■ **To be done**: Reproduce each record below exactly as written.

[Begin Input rows]

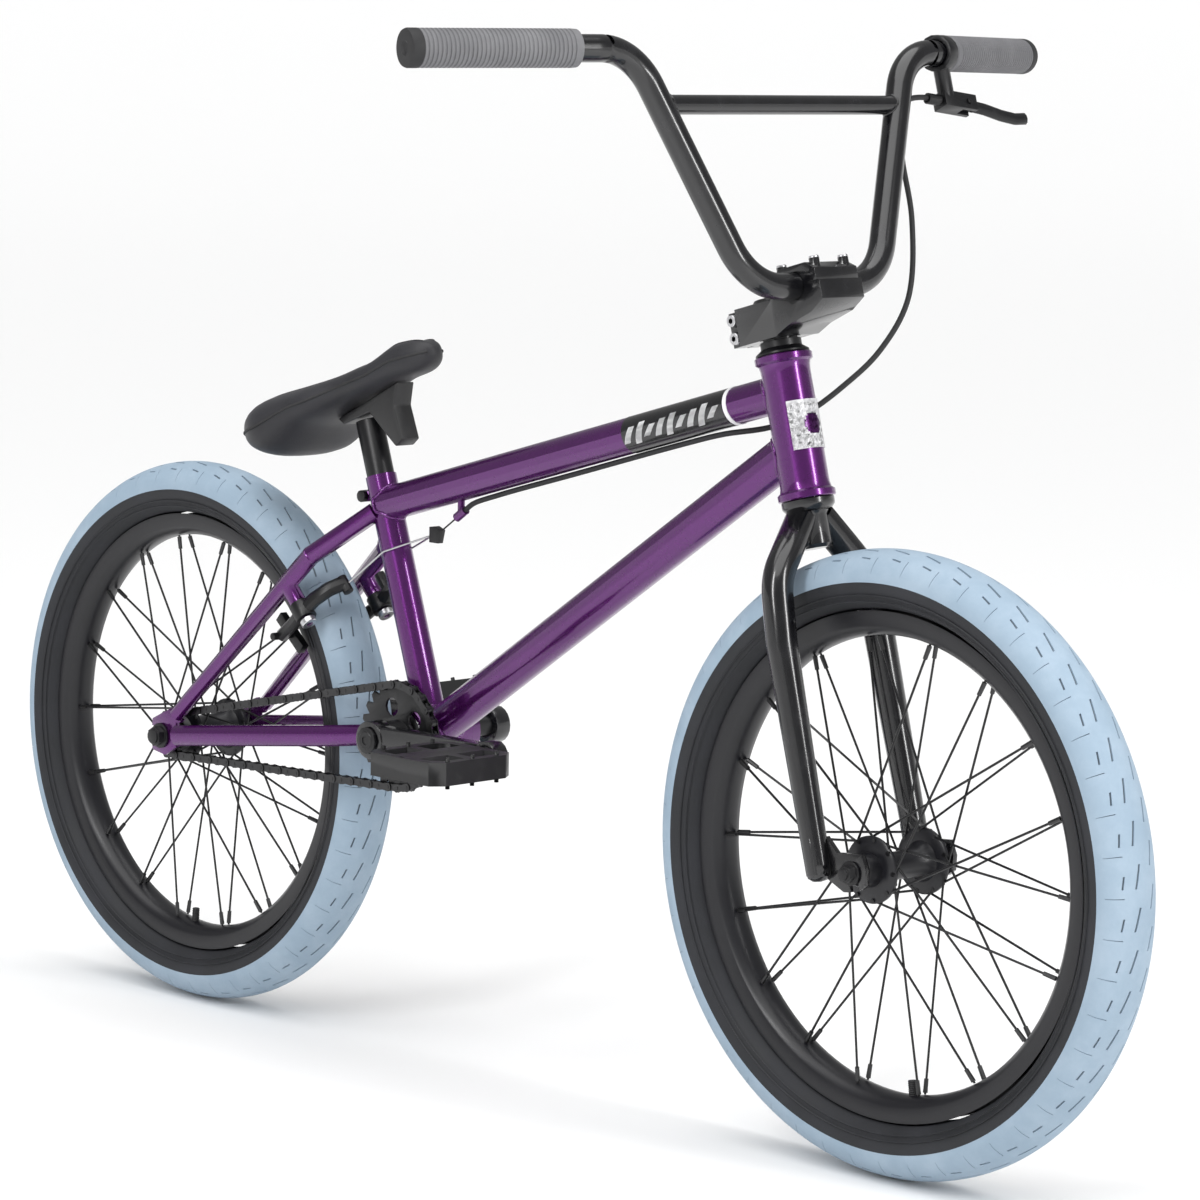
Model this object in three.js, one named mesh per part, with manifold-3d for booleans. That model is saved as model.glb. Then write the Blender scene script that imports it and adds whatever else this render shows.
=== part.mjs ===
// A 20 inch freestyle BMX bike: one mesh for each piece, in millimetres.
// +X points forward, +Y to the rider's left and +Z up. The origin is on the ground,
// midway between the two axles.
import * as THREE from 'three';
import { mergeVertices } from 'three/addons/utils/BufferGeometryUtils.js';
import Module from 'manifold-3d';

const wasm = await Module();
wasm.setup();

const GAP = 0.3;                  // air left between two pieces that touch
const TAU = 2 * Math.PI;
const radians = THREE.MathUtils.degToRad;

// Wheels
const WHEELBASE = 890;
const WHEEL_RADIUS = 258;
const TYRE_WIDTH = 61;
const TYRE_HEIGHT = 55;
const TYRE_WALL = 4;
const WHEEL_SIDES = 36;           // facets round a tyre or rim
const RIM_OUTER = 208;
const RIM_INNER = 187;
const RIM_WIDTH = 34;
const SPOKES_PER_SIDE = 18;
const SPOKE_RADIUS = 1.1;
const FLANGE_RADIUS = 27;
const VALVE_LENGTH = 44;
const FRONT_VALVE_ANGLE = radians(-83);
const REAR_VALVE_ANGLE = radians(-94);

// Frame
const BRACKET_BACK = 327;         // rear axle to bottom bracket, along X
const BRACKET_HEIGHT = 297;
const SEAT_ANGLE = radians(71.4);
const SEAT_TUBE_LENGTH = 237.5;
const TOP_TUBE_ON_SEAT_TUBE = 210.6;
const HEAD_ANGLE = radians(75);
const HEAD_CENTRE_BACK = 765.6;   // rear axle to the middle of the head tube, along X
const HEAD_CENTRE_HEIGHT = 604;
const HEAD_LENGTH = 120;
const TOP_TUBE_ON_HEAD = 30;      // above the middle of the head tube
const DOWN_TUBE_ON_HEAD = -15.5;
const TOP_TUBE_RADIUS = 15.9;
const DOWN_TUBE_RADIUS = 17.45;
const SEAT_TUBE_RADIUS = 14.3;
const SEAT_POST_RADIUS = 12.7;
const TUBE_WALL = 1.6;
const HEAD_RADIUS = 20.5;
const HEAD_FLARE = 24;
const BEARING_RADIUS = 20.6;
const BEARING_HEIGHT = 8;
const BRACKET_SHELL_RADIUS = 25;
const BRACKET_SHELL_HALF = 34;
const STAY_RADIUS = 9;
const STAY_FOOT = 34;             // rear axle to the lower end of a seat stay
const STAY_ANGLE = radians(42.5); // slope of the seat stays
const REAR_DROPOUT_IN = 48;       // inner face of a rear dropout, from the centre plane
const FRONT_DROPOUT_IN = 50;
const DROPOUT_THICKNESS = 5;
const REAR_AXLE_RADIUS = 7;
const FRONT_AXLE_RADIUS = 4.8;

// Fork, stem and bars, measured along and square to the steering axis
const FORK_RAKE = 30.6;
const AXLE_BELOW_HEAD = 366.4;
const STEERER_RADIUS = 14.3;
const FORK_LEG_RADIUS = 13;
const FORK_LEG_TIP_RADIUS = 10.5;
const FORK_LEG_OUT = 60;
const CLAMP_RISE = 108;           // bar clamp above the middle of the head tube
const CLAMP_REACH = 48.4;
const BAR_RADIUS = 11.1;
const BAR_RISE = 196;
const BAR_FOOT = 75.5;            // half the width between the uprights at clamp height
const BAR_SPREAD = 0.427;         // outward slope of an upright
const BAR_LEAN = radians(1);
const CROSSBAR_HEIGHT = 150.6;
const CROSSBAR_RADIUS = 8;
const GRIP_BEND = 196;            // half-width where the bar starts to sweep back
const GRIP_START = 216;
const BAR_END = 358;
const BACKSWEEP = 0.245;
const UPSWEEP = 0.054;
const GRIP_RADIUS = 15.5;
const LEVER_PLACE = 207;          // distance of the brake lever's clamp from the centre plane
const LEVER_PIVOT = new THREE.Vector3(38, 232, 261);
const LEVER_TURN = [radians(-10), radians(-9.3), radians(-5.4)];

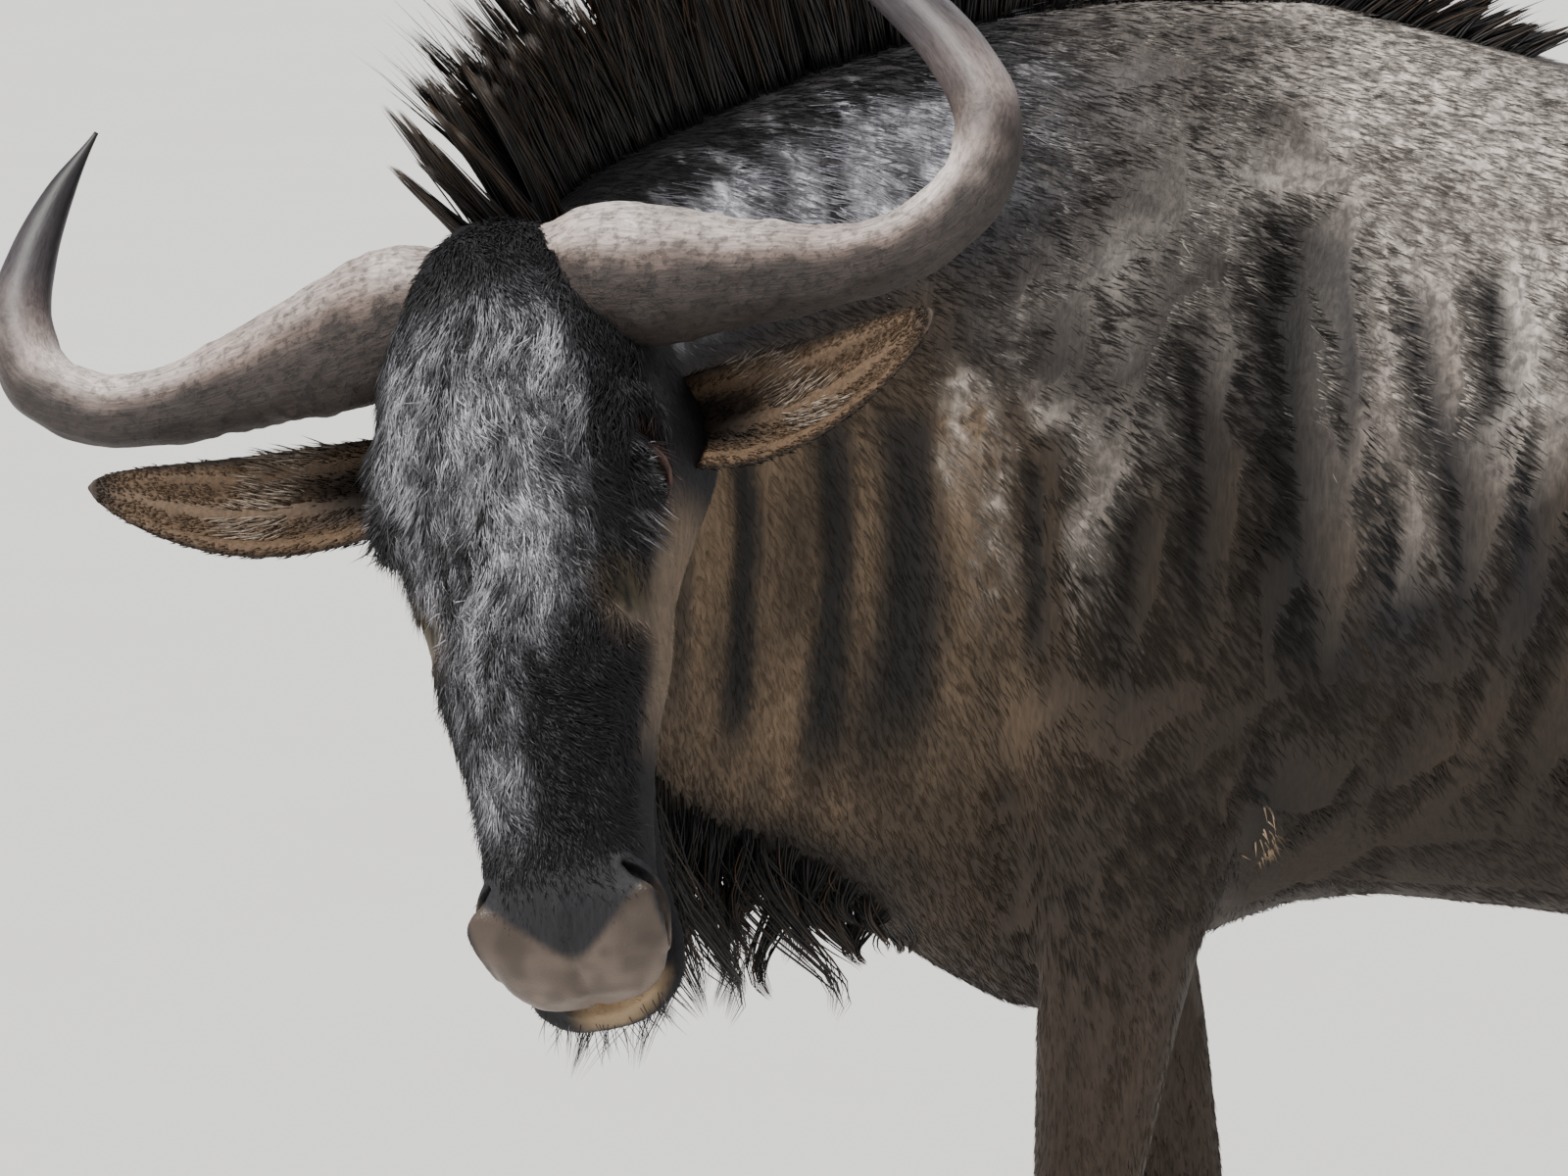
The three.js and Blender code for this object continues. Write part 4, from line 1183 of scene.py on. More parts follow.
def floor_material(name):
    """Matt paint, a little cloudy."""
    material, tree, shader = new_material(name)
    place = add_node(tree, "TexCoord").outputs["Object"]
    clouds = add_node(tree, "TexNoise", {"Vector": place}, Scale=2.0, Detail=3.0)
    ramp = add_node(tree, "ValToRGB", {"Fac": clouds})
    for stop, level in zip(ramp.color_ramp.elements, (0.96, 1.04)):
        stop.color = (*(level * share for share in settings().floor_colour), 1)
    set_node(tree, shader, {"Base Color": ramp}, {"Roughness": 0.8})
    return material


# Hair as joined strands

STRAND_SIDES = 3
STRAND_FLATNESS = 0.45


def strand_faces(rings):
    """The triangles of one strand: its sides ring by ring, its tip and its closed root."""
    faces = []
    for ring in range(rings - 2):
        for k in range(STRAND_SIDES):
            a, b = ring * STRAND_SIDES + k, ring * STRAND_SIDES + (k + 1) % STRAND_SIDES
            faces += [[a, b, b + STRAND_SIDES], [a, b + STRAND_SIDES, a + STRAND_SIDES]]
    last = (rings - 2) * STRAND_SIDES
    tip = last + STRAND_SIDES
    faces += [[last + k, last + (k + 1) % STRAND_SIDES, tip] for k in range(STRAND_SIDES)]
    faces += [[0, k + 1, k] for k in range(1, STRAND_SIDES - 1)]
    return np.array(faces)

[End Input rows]

■ **Solution to the exercise**:
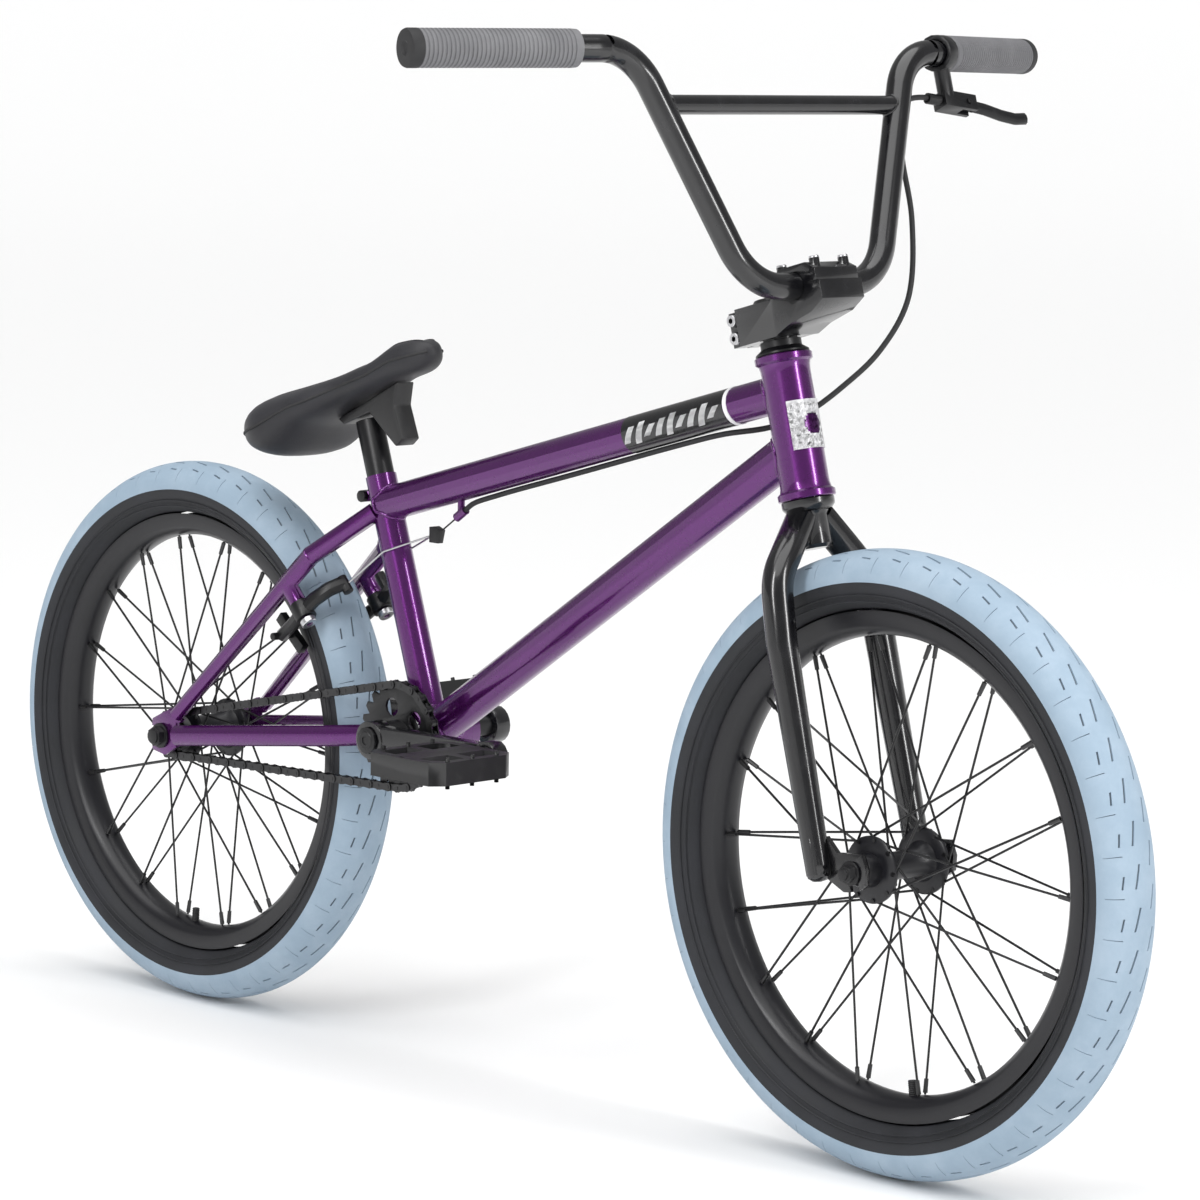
Model this object in three.js, one named mesh per part, with manifold-3d for booleans. That model is saved as model.glb. Then write the Blender scene script that imports it and adds whatever else this render shows.
=== part.mjs ===
// A 20 inch freestyle BMX bike: one mesh for each piece, in millimetres.
// +X points forward, +Y to the rider's left and +Z up. The origin is on the ground,
// midway between the two axles.
import * as THREE from 'three';
import { mergeVertices } from 'three/addons/utils/BufferGeometryUtils.js';
import Module from 'manifold-3d';

const wasm = await Module();
wasm.setup();

const GAP = 0.3;                  // air left between two pieces that touch
const TAU = 2 * Math.PI;
const radians = THREE.MathUtils.degToRad;

// Wheels
const WHEELBASE = 890;
const WHEEL_RADIUS = 258;
const TYRE_WIDTH = 61;
const TYRE_HEIGHT = 55;
const TYRE_WALL = 4;
const WHEEL_SIDES = 36;           // facets round a tyre or rim
const RIM_OUTER = 208;
const RIM_INNER = 187;
const RIM_WIDTH = 34;
const SPOKES_PER_SIDE = 18;
const SPOKE_RADIUS = 1.1;
const FLANGE_RADIUS = 27;
const VALVE_LENGTH = 44;
const FRONT_VALVE_ANGLE = radians(-83);
const REAR_VALVE_ANGLE = radians(-94);

// Frame
const BRACKET_BACK = 327;         // rear axle to bottom bracket, along X
const BRACKET_HEIGHT = 297;
const SEAT_ANGLE = radians(71.4);
const SEAT_TUBE_LENGTH = 237.5;
const TOP_TUBE_ON_SEAT_TUBE = 210.6;
const HEAD_ANGLE = radians(75);
const HEAD_CENTRE_BACK = 765.6;   // rear axle to the middle of the head tube, along X
const HEAD_CENTRE_HEIGHT = 604;
const HEAD_LENGTH = 120;
const TOP_TUBE_ON_HEAD = 30;      // above the middle of the head tube
const DOWN_TUBE_ON_HEAD = -15.5;
const TOP_TUBE_RADIUS = 15.9;
const DOWN_TUBE_RADIUS = 17.45;
const SEAT_TUBE_RADIUS = 14.3;
const SEAT_POST_RADIUS = 12.7;
const TUBE_WALL = 1.6;
const HEAD_RADIUS = 20.5;
const HEAD_FLARE = 24;
const BEARING_RADIUS = 20.6;
const BEARING_HEIGHT = 8;
const BRACKET_SHELL_RADIUS = 25;
const BRACKET_SHELL_HALF = 34;
const STAY_RADIUS = 9;
const STAY_FOOT = 34;             // rear axle to the lower end of a seat stay
const STAY_ANGLE = radians(42.5); // slope of the seat stays
const REAR_DROPOUT_IN = 48;       // inner face of a rear dropout, from the centre plane
const FRONT_DROPOUT_IN = 50;
const DROPOUT_THICKNESS = 5;
const REAR_AXLE_RADIUS = 7;
const FRONT_AXLE_RADIUS = 4.8;

// Fork, stem and bars, measured along and square to the steering axis
const FORK_RAKE = 30.6;
const AXLE_BELOW_HEAD = 366.4;
const STEERER_RADIUS = 14.3;
const FORK_LEG_RADIUS = 13;
const FORK_LEG_TIP_RADIUS = 10.5;
const FORK_LEG_OUT = 60;
const CLAMP_RISE = 108;           // bar clamp above the middle of the head tube
const CLAMP_REACH = 48.4;
const BAR_RADIUS = 11.1;
const BAR_RISE = 196;
const BAR_FOOT = 75.5;            // half the width between the uprights at clamp height
const BAR_SPREAD = 0.427;         // outward slope of an upright
const BAR_LEAN = radians(1);
const CROSSBAR_HEIGHT = 150.6;
const CROSSBAR_RADIUS = 8;
const GRIP_BEND = 196;            // half-width where the bar starts to sweep back
const GRIP_START = 216;
const BAR_END = 358;
const BACKSWEEP = 0.245;
const UPSWEEP = 0.054;
const GRIP_RADIUS = 15.5;
const LEVER_PLACE = 207;          // distance of the brake lever's clamp from the centre plane
const LEVER_PIVOT = new THREE.Vector3(38, 232, 261);
const LEVER_TURN = [radians(-10), radians(-9.3), radians(-5.4)];

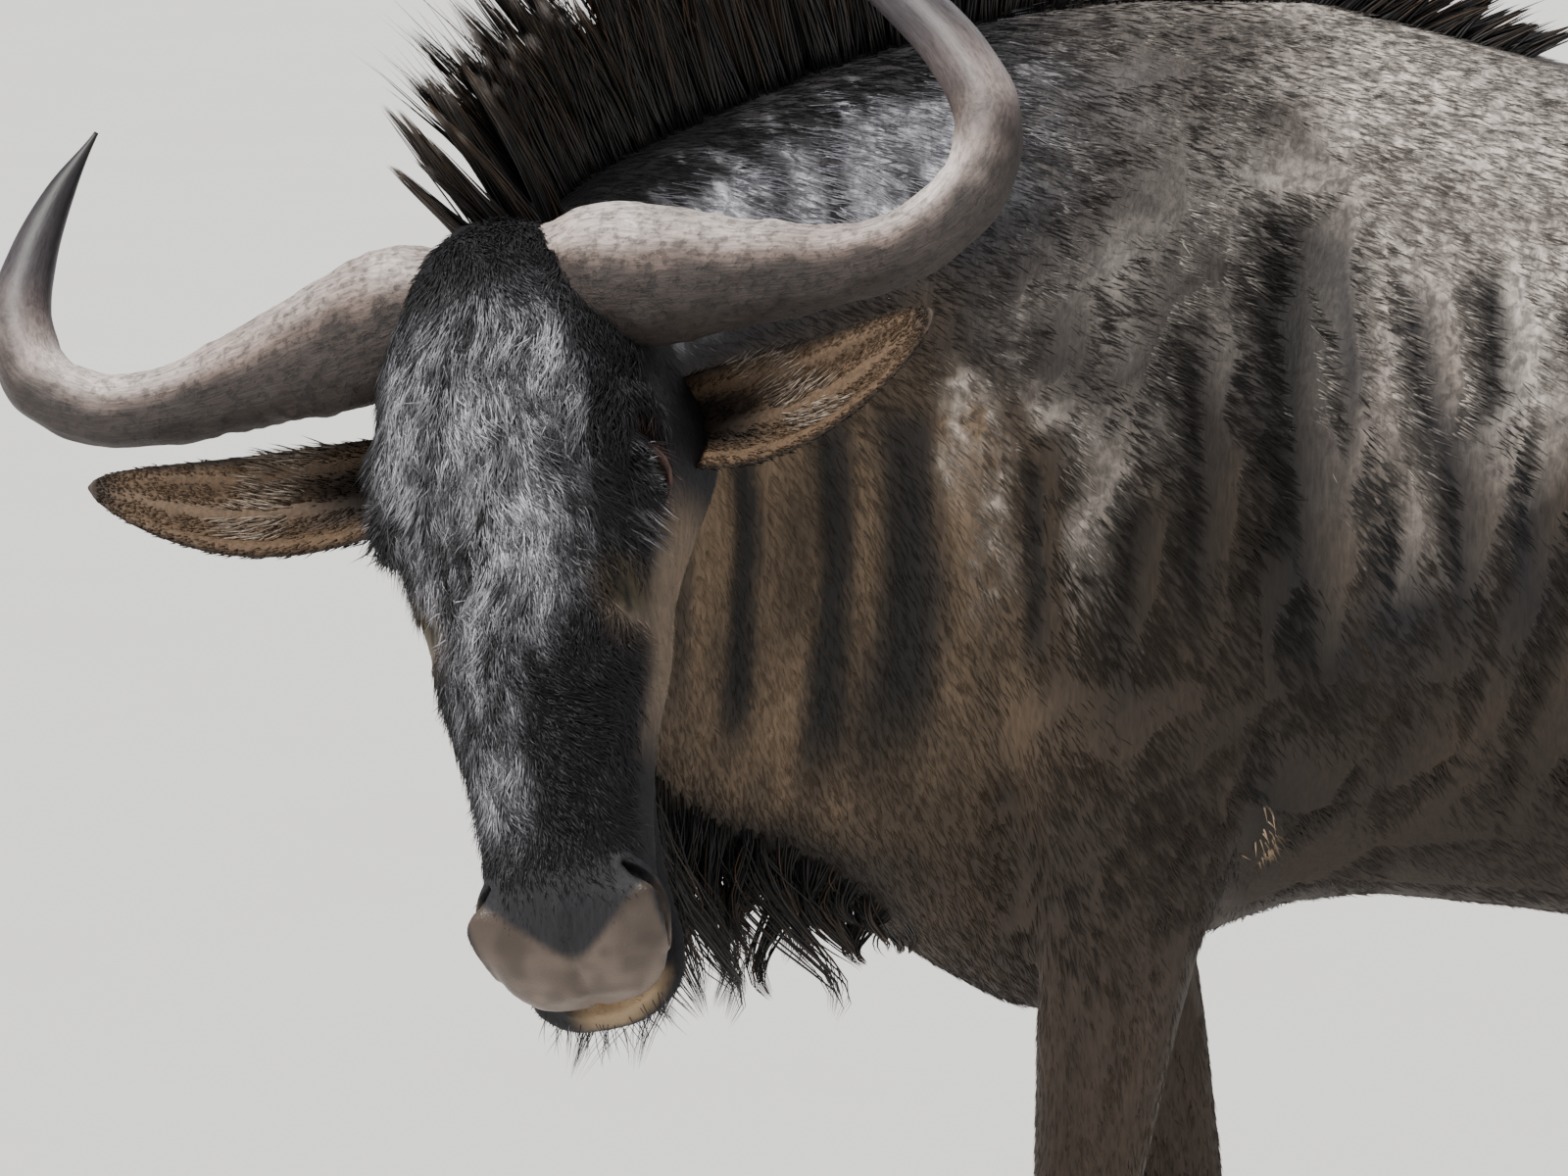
The three.js and Blender code for this object continues. Write part 4, from line 1183 of scene.py on. More parts follow.
def floor_material(name):
    """Matt paint, a little cloudy."""
    material, tree, shader = new_material(name)
    place = add_node(tree, "TexCoord").outputs["Object"]
    clouds = add_node(tree, "TexNoise", {"Vector": place}, Scale=2.0, Detail=3.0)
    ramp = add_node(tree, "ValToRGB", {"Fac": clouds})
    for stop, level in zip(ramp.color_ramp.elements, (0.96, 1.04)):
        stop.color = (*(level * share for share in settings().floor_colour), 1)
    set_node(tree, shader, {"Base Color": ramp}, {"Roughness": 0.8})
    return material


# Hair as joined strands

STRAND_SIDES = 3
STRAND_FLATNESS = 0.45


def strand_faces(rings):
    """The triangles of one strand: its sides ring by ring, its tip and its closed root."""
    faces = []
    for ring in range(rings - 2):
        for k in range(STRAND_SIDES):
            a, b = ring * STRAND_SIDES + k, ring * STRAND_SIDES + (k + 1) % STRAND_SIDES
            faces += [[a, b, b + STRAND_SIDES], [a, b + STRAND_SIDES, a + STRAND_SIDES]]
    last = (rings - 2) * STRAND_SIDES
    tip = last + STRAND_SIDES
    faces += [[last + k, last + (k + 1) % STRAND_SIDES, tip] for k in range(STRAND_SIDES)]
    faces += [[0, k + 1, k] for k in range(1, STRAND_SIDES - 1)]
    return np.array(faces)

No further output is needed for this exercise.